## Supplied material
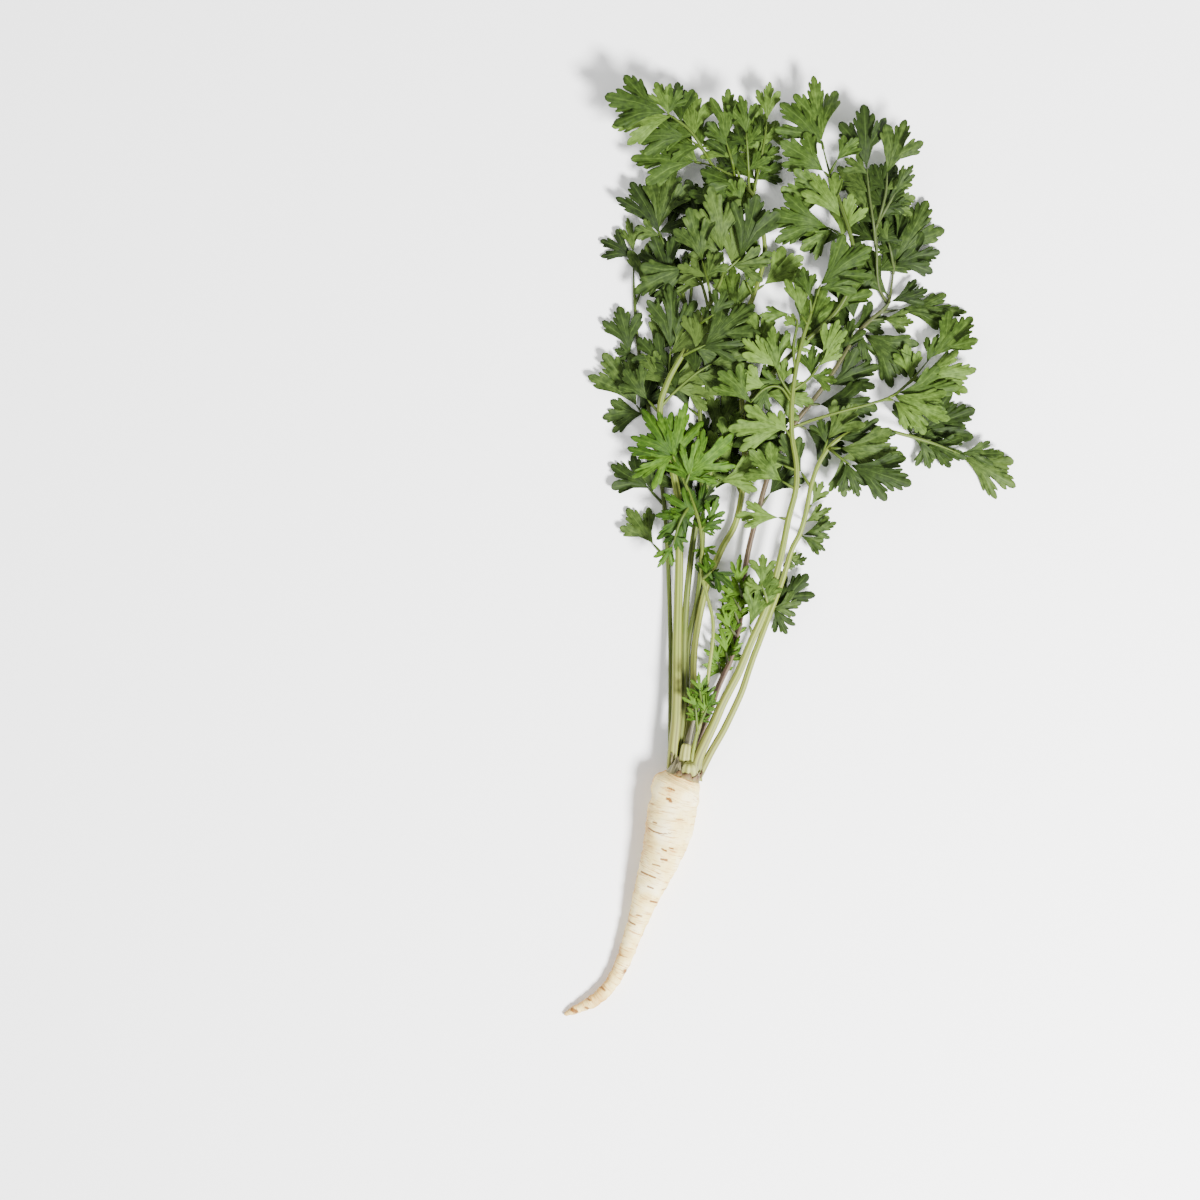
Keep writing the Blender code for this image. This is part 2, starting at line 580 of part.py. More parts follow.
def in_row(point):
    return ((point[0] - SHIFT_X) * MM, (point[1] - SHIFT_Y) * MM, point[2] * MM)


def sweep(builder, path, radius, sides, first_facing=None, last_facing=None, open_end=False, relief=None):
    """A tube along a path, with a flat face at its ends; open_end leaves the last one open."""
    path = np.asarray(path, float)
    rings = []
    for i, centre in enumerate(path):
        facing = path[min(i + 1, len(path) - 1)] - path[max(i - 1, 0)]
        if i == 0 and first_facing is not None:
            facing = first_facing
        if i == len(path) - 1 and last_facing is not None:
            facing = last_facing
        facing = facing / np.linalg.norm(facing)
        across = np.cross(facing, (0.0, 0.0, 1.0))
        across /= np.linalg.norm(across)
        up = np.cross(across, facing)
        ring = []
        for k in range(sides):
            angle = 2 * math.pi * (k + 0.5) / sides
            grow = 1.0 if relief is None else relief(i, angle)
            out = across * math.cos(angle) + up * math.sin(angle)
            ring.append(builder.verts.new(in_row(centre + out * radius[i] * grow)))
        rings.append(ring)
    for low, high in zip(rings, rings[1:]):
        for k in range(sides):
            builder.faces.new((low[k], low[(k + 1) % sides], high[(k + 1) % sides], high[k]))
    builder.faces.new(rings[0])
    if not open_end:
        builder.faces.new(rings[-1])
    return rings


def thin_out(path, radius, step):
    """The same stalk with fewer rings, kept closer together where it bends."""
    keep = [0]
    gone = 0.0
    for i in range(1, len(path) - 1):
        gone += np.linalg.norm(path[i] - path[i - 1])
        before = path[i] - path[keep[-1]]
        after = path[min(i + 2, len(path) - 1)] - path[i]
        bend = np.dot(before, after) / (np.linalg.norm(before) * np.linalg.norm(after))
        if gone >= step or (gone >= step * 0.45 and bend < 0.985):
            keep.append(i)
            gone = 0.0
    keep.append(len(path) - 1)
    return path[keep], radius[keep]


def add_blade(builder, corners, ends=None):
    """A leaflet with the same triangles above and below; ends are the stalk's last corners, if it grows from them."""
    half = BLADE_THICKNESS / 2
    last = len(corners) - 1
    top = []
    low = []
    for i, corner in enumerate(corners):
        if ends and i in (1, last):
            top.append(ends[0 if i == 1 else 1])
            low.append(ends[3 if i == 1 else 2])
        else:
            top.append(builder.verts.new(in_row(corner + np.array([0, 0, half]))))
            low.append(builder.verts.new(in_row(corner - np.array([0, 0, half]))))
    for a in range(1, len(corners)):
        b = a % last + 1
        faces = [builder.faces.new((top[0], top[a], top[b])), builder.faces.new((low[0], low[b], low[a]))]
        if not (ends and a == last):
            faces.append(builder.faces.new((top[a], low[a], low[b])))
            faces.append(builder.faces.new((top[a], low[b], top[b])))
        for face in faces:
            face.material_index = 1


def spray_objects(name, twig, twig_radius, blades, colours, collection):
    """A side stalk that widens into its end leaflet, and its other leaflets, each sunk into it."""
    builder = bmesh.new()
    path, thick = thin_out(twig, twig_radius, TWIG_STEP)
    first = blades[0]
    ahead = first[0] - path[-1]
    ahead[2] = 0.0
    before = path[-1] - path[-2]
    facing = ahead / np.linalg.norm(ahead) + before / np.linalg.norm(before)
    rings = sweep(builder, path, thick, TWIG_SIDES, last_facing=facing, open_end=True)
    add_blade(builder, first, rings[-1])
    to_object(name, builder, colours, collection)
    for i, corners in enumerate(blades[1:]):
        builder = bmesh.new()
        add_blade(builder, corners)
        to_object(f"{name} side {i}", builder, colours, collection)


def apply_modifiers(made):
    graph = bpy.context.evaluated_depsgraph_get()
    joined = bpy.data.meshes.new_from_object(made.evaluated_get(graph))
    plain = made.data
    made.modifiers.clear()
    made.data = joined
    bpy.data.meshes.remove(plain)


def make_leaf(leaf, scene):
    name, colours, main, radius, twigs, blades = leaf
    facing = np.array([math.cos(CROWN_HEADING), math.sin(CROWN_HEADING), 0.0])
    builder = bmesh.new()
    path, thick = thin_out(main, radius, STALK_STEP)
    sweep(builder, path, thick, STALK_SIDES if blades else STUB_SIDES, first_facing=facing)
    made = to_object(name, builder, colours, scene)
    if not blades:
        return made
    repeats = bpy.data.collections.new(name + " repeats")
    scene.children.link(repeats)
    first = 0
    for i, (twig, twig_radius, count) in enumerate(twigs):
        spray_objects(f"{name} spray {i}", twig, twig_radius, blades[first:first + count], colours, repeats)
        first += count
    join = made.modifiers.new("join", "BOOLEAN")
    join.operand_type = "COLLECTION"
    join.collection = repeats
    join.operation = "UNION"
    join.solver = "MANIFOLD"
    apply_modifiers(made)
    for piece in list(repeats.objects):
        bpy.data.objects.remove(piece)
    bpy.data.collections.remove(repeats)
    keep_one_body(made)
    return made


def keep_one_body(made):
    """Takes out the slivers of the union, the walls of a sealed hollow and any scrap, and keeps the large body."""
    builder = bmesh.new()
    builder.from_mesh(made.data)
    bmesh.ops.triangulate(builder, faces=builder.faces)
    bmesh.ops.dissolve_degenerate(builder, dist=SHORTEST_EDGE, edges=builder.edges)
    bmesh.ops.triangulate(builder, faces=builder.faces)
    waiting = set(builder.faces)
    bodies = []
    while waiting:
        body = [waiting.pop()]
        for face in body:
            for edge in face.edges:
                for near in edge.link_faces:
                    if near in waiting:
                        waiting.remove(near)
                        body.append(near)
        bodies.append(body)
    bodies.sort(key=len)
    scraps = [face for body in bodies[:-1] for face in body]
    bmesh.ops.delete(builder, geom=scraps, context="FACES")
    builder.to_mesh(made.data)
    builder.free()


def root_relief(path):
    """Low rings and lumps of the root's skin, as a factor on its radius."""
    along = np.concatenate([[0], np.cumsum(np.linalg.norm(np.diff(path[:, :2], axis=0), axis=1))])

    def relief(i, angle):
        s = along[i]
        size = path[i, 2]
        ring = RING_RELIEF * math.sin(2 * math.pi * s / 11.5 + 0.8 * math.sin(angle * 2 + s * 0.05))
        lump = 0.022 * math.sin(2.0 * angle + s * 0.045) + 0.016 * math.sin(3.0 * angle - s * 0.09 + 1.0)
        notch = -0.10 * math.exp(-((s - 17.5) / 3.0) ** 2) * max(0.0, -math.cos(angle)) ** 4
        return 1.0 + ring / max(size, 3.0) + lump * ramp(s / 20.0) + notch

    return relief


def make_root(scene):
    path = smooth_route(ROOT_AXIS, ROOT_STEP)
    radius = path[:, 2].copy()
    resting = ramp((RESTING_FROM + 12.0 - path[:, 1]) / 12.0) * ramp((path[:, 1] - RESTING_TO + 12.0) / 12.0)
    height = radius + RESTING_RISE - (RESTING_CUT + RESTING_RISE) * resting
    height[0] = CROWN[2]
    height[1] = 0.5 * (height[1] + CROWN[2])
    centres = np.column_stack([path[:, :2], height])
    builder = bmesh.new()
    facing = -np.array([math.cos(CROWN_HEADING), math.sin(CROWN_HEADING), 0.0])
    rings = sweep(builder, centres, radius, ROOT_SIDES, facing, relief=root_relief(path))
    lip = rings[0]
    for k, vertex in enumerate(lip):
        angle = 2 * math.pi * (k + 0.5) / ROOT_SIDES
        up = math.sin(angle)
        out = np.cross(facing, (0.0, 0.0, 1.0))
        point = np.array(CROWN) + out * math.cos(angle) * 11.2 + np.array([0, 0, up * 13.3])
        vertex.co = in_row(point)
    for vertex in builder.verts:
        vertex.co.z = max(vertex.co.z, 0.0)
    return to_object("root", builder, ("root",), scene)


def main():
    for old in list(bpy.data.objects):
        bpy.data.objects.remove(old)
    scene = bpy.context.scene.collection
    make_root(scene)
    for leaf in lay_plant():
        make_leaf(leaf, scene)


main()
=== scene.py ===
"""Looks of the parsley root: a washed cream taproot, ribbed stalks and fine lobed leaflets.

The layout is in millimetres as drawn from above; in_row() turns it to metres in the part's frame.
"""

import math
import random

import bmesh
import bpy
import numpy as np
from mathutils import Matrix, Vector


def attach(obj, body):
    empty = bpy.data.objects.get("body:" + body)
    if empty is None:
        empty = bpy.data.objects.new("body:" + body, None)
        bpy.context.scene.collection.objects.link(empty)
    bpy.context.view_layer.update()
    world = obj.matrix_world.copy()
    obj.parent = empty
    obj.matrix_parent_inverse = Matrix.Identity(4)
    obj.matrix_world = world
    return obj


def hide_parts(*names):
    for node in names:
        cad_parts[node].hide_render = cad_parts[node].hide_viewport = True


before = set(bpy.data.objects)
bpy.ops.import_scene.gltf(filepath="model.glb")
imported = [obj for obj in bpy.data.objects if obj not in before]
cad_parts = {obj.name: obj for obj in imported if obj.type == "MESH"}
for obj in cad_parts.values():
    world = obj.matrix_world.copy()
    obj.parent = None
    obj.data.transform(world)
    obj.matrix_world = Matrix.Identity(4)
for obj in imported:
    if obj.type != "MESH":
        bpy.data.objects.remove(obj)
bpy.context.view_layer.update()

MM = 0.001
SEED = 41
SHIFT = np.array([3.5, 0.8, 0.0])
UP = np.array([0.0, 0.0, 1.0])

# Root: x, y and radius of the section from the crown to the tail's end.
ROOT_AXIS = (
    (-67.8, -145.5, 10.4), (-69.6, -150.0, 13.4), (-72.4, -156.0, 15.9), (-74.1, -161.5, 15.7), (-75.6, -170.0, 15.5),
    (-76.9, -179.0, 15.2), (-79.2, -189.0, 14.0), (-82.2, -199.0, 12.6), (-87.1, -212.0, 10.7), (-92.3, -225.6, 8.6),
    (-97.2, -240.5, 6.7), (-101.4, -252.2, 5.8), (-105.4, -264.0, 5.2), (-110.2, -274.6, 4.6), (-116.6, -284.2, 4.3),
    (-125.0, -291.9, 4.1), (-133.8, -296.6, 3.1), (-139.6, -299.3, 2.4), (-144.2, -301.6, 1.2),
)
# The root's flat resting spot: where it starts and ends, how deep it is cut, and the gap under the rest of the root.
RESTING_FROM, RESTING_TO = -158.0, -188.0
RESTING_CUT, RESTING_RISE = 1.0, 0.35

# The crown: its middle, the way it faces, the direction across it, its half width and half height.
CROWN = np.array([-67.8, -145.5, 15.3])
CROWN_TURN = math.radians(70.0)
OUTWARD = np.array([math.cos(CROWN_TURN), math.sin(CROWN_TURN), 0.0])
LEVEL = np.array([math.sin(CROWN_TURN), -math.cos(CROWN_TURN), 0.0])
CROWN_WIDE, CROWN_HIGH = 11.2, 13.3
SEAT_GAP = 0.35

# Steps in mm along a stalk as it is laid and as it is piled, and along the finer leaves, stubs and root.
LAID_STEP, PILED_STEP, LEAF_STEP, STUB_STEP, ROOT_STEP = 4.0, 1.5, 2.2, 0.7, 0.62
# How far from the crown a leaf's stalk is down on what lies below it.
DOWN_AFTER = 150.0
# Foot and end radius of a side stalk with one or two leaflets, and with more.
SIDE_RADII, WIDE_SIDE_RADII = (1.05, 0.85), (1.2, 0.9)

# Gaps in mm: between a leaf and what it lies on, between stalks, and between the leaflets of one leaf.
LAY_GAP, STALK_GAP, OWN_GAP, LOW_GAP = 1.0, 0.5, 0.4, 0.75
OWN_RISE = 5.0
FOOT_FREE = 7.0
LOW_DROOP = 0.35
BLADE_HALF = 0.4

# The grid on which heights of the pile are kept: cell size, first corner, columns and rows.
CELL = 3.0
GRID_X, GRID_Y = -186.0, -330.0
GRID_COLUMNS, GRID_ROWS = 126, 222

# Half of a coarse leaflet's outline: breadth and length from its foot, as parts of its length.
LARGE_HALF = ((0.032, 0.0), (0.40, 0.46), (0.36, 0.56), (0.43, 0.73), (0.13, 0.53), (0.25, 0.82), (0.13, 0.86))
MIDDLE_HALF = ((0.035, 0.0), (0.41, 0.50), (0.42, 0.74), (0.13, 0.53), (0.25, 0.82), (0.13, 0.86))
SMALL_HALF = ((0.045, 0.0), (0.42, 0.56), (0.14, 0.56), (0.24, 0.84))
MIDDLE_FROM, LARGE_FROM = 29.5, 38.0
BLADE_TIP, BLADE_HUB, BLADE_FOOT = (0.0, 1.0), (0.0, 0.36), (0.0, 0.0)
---
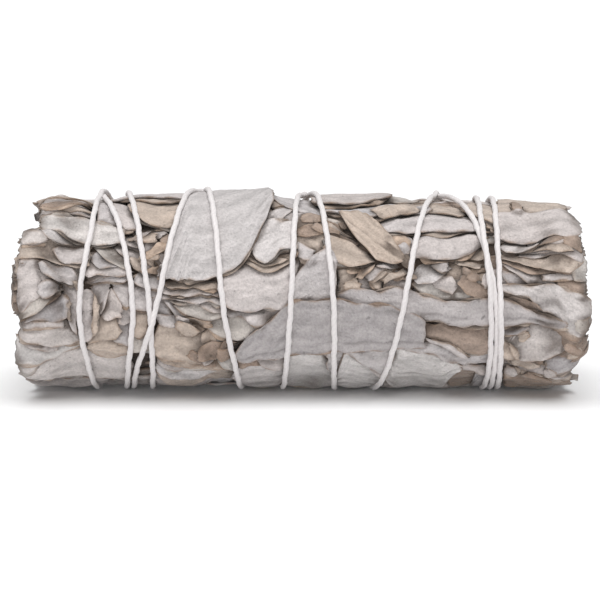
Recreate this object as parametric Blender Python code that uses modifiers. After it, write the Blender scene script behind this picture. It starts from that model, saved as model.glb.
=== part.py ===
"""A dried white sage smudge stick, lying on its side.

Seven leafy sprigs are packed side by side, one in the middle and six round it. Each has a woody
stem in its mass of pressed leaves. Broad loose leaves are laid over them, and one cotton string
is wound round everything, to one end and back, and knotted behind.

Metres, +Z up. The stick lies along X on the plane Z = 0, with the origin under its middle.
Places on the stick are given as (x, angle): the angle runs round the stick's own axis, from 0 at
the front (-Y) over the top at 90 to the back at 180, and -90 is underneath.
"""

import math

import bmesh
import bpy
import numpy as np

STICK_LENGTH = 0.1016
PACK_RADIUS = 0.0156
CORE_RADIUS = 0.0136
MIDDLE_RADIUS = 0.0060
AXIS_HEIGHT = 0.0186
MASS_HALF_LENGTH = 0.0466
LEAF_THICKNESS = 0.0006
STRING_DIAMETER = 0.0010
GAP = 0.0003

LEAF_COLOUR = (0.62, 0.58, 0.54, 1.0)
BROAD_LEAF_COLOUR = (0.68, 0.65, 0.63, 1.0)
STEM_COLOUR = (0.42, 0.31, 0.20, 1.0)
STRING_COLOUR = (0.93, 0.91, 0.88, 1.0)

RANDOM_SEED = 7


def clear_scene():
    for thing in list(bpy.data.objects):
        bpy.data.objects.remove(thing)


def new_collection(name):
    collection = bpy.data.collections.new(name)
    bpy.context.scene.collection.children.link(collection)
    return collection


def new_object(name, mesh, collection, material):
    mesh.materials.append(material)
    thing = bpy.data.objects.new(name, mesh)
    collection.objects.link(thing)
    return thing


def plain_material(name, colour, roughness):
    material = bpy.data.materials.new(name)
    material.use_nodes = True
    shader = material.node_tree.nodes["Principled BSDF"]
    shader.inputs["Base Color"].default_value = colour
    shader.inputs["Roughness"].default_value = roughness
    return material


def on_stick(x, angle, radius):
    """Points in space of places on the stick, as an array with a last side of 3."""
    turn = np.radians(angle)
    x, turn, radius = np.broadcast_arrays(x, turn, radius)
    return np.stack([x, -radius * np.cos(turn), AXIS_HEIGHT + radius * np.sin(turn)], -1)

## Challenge
Repeat exactly the lines from the one that contains "return relief" through the one that contains "imported = [obj", and only those.

## Answer below
    return relief


def make_root(scene):
    path = smooth_route(ROOT_AXIS, ROOT_STEP)
    radius = path[:, 2].copy()
    resting = ramp((RESTING_FROM + 12.0 - path[:, 1]) / 12.0) * ramp((path[:, 1] - RESTING_TO + 12.0) / 12.0)
    height = radius + RESTING_RISE - (RESTING_CUT + RESTING_RISE) * resting
    height[0] = CROWN[2]
    height[1] = 0.5 * (height[1] + CROWN[2])
    centres = np.column_stack([path[:, :2], height])
    builder = bmesh.new()
    facing = -np.array([math.cos(CROWN_HEADING), math.sin(CROWN_HEADING), 0.0])
    rings = sweep(builder, centres, radius, ROOT_SIDES, facing, relief=root_relief(path))
    lip = rings[0]
    for k, vertex in enumerate(lip):
        angle = 2 * math.pi * (k + 0.5) / ROOT_SIDES
        up = math.sin(angle)
        out = np.cross(facing, (0.0, 0.0, 1.0))
        point = np.array(CROWN) + out * math.cos(angle) * 11.2 + np.array([0, 0, up * 13.3])
        vertex.co = in_row(point)
    for vertex in builder.verts:
        vertex.co.z = max(vertex.co.z, 0.0)
    return to_object("root", builder, ("root",), scene)


def main():
    for old in list(bpy.data.objects):
        bpy.data.objects.remove(old)
    scene = bpy.context.scene.collection
    make_root(scene)
    for leaf in lay_plant():
        make_leaf(leaf, scene)


main()
=== scene.py ===
"""Looks of the parsley root: a washed cream taproot, ribbed stalks and fine lobed leaflets.

The layout is in millimetres as drawn from above; in_row() turns it to metres in the part's frame.
"""

import math
import random

import bmesh
import bpy
import numpy as np
from mathutils import Matrix, Vector


def attach(obj, body):
    empty = bpy.data.objects.get("body:" + body)
    if empty is None:
        empty = bpy.data.objects.new("body:" + body, None)
        bpy.context.scene.collection.objects.link(empty)
    bpy.context.view_layer.update()
    world = obj.matrix_world.copy()
    obj.parent = empty
    obj.matrix_parent_inverse = Matrix.Identity(4)
    obj.matrix_world = world
    return obj


def hide_parts(*names):
    for node in names:
        cad_parts[node].hide_render = cad_parts[node].hide_viewport = True


before = set(bpy.data.objects)
bpy.ops.import_scene.gltf(filepath="model.glb")
imported = [obj for obj in bpy.data.objects if obj not in before]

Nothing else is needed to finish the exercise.